啥关系!数他最没用!一年到头地里活都是他干,钱一分也拿不到手!”袁老虎拍着他肩膀,靠近说:“你听我的,他们就是故意逼你,老东西手里几千块钱,舍不得花就病死他!”
肖鸣夜伸手点点杯子让钟意秋给他倒酒,钟意秋看他眼睛清澈不像是醉的样子,但是钟意秋走过去弯腰倒酒时,他突然搞偷袭一抬胳膊把人家圈进自己怀里,对着耳朵哈哈笑。
粗重温热的呼吸像是挠痒一样,钟意秋耳朵都麻了,一把推开,瞪着他痞笑的脸,猜他肯定是有点喝醉了。
义叔难得对别人的事儿做评论,“袁主任说的对,这事儿你先别管,他真受不了了自己就去医院了。”
肖鸣夜的脸上的笑消失了,话语里是深深的无奈,“我还能犟过我妈?是她闹着让我管。

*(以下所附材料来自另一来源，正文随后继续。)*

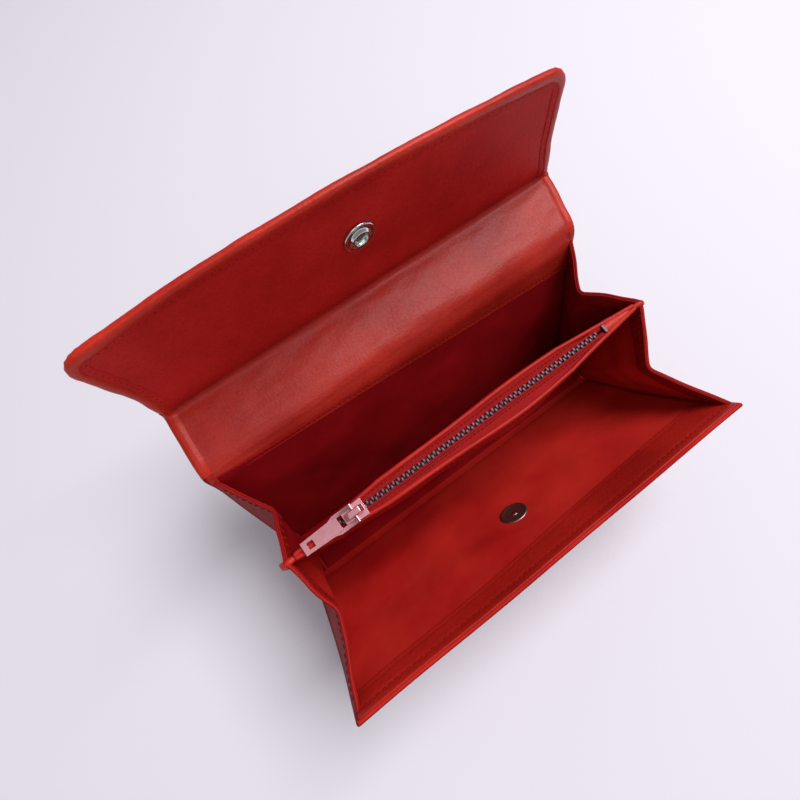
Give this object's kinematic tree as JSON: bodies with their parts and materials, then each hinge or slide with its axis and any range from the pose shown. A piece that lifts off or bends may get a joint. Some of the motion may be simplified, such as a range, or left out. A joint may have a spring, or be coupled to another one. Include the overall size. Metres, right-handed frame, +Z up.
{
  "type": "flap purse",
  "caption": "Open leather flap purse with a snap, folding W-shaped side gussets and a zipped coin pocket as its centre divider.",
  "frame": {"origin": "centre of the underside of the base, on the plane that the purse stands on", "axes": "+X along the width to the zip's far end, +Y from the front panel to the back panel, +Z up"},
  "size_m": [0.189, 0.1272, 0.151],
  "materials": {
    "shell_leather": "satin",
    "edge_leather": "satin",
    "gusset_leather": "satin",
    "lining": "matte",
    "zip_tape": "matte",
    "zip_metal": "satin",
    "slider_metal": "polished",
    "snap_metal": "polished",
    "snap_dark": "satin"
  },
  "bodies": {
    "base": {"shell_base": "shell_leather", "base_lining": "lining", "gusset_foot_left": "gusset_leather", "gusset_foot_right": "gusset_leather"},
    "back_panel": {"shell_back": "shell_leather", "back_lining": "lining", "back_facing": "shell_leather"},
    "front_panel": {"shell_front": "shell_leather", "front_lining": "lining", "front_facing": "shell_leather", "snap_stud": "snap_metal", "snap_post": "snap_dark"},
    "divider": {"pocket_wall_front": "shell_leather", "pocket_wall_back": "shell_leather", "pocket_floor": "shell_leather", "pocket_lining": "lining", "zip_tape_front": "zip_tape", "zip_tape_back": "zip_tape", "zip_teeth_front": "zip_metal", "zip_teeth_back": "zip_metal", "zip_stops_left": "zip_metal", "zip_stop_right": "zip_metal", "zip_end_left": "edge_leather", "zip_end_right": "edge_leather", "divider_tab_left": "edge_leather", "divider_tab_right": "edge_leather"},
    "slider": {"slider": "slider_metal", "slider_bridge": "slider_metal"},
    "puller": {"puller": "slider_metal"},
    "fold_strip": {"fold_strip": "shell_leather", "fold_strip_lining": "shell_leather"},
    "band_rear": {"band_rear": "shell_leather", "band_rear_lining": "shell_leather"},
    "band_front": {"band_front": "shell_leather", "band_front_lining": "shell_leather"},
    "flap": {"flap_leather": "shell_leather", "flap_lining": "shell_leather", "flap_edge": "edge_leather", "snap_cap": "snap_metal", "snap_socket": "snap_metal"},
    "gusset_left_front_outer": {"gusset_left_front_outer": "gusset_leather", "gusset_lining_left_front_outer": "lining"},
    "gusset_left_front_inner": {"gusset_left_front_inner": "gusset_leather", "gusset_lining_left_front_inner": "lining"},
    "gusset_left_back_inner": {"gusset_left_back_inner": "gusset_leather", "gusset_lining_left_back_inner": "lining"},
    "gusset_left_back_outer": {"gusset_left_back_outer": "gusset_leather", "gusset_lining_left_back_outer": "lining"},
    "gusset_right_front_outer": {"gusset_right_front_outer": "gusset_leather", "gusset_lining_right_front_outer": "lining"},
    "gusset_right_front_inner": {"gusset_right_front_inner": "gusset_leather", "gusset_lining_right_front_inner": "lining"},
    "gusset_right_back_inner": {"gusset_right_back_inner": "gusset_leather", "gusset_lining_right_back_inner": "lining"},
    "gusset_right_back_outer": {"gusset_right_back_outer": "gusset_leather", "gusset_lining_right_back_outer": "lining"}
  },
  "joints": [
    {"name": "front_panel_fold", "type": "hinge", "parent": "base", "child": "front_panel", "pos_m": [0, -0.012, 0.0008], "axis": [-1, 0, 0], "range_deg": [0, 39.2]},
    {"name": "back_panel_fold", "type": "hinge", "parent": "base", "child": "back_panel", "pos_m": [0, 0.012, 0.0008], "axis": [1, 0, 0], "range_deg": [0, 15.91]},
    {"name": "divider_fold", "type": "hinge", "parent": "base", "child": "divider", "pos_m": [0.004, 0, 0.0036], "axis": [-1, 0, 0], "range_deg": [0, 8.01]},
    {"name": "top_fold", "type": "hinge", "parent": "back_panel", "child": "fold_strip", "pos_m": [0, 0.03186, 0.07984], "axis": [1, 0, 0], "range_deg": [0, 62.61]},
    {"name": "flap_fold", "type": "hinge", "parent": "fold_strip", "child": "band_rear", "pos_m": [0, 0.03461, 0.08274], "axis": [1, 0, 0], "range_deg": [0, 62.1]},
    {"name": "band_bend", "type": "hinge", "parent": "band_rear", "child": "band_front", "pos_m": [0, 0.05405, 0.08861], "axis": [1, 0, 0], "range_deg": [0, 103.21]},
    {"name": "crease_fold", "type": "hinge", "parent": "band_front", "child": "flap", "pos_m": [0, 0.05903, 0.09011], "axis": [-1, 0, 0], "range_deg": [0, 77.07]},
    {"name": "slider_travel", "type": "slide", "parent": "divider", "child": "slider", "axis": [1, 0, 0], "range_m": [0, 0.116]},
    {"name": "puller_pivot", "type": "hinge", "parent": "slider", "child": "puller", "pos_m": [-0.0545, -0.01073, 0.07995], "axis": [0, 0.9903, 0.1392], "range_deg": [0, 173]},
    {"name": "gusset_left_front_outer_fold", "type": "hinge", "parent": "front_panel", "child": "gusset_left_front_outer", "pos_m": [-0.09, -0.01017, 0.0022], "axis": [0, 0.6074, -0.7944], "range_deg": [0, 60.41]},
    {"name": "gusset_left_front_inner_fold", "type": "hinge", "parent": "divider", "child": "gusset_left_front_inner", "pos_m": [-0.084, -0.00208, 0.00331], "axis": [0, -0.1392, 0.9903], "range_deg": [0, 72.3]},
    {"name": "gusset_left_back_inner_fold", "type": "hinge", "parent": "divider", "child": "gusset_left_back_inner", "pos_m": [-0.084, 0.00208, 0.00389], "axis": [0, 0.1392, -0.9903], "range_deg": [0, 67.53]},
    {"name": "gusset_left_back_outer_fold", "type": "hinge", "parent": "back_panel", "child": "gusset_left_back_outer", "pos_m": [-0.09, 0.00977, 0.00136], "axis": [0, 0.2436, 0.9699], "range_deg": [0, 55.44]},
    {"name": "gusset_right_front_outer_fold", "type": "hinge", "parent": "front_panel", "child": "gusset_right_front_outer", "pos_m": [0.09, -0.01017, 0.0022], "axis": [0, -0.6074, 0.7944], "range_deg": [0, 59.55]},
    {"name": "gusset_right_front_inner_fold", "type": "hinge", "parent": "divider", "child": "gusset_right_front_inner", "pos_m": [0.092, -0.00208, 0.00331], "axis": [0, 0.1392, -0.9903], "range_deg": [0, 54.19]},
    {"name": "gusset_right_back_inner_fold", "type": "hinge", "parent": "divider", "child": "gusset_right_back_inner", "pos_m": [0.092, 0.00208, 0.00389], "axis": [0, -0.1392, 0.9903], "range_deg": [0, 46.61]},
    {"name": "gusset_right_back_outer_fold", "type": "hinge", "parent": "back_panel", "child": "gusset_right_back_outer", "pos_m": [0.09, 0.00977, 0.00136], "axis": [0, -0.2436, -0.9699], "range_deg": [0, 54.51]}
  ],
  "couplings": [
    {"joint": "back_panel_fold", "follows": "front_panel_fold", "ratio": 0.40561},
    {"joint": "divider_fold", "follows": "front_panel_fold", "ratio": 0.20408},
    {"joint": "top_fold", "follows": "front_panel_fold", "ratio": 1.5969},
    {"joint": "band_bend", "follows": "flap_fold", "ratio": 1.6619},
    {"joint": "crease_fold", "follows": "flap_fold", "ratio": 1.2408},
    {"joint": "gusset_left_front_outer_fold", "follows": "front_panel_fold", "ratio": 1.5407},
    {"joint": "gusset_left_front_inner_fold", "follows": "front_panel_fold", "ratio": 1.8442},
    {"joint": "gusset_left_back_inner_fold", "follows": "front_panel_fold", "ratio": 1.7226},
    {"joint": "gusset_left_back_outer_fold", "follows": "front_panel_fold", "ratio": 1.4139},
    {"joint": "gusset_right_front_outer_fold", "follows": "front_panel_fold", "ratio": 1.519},
    {"joint": "gusset_right_front_inner_fold", "follows": "front_panel_fold", "ratio": 1.382},
    {"joint": "gusset_right_back_inner_fold", "follows": "front_panel_fold", "ratio": 1.1888},
    {"joint": "gusset_right_back_outer_fold", "follows": "front_panel_fold", "ratio": 1.3902}
  ]
}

”
砰——袁老虎狠狠地把杯子笃在桌子上,大声吼到,“王桂枝就是个没良心的老婆娘!”
肖鸣夜又喝了一杯,长长了吐了一口气,靠在椅背上喃喃的说,“都怪这点钱,我得把钱给花了,谁也不惦记了。”
“对!自己钱自己花,比花在这群狼心狗肺的人身上强,”袁老虎眼睛发直,情绪还是很澎湃。
肖鸣夜掏出烟给义叔和他发了,自己叼着一根点燃,“老虎叔,你看我把后山包了行不?顺便把手里这点钱也花了。”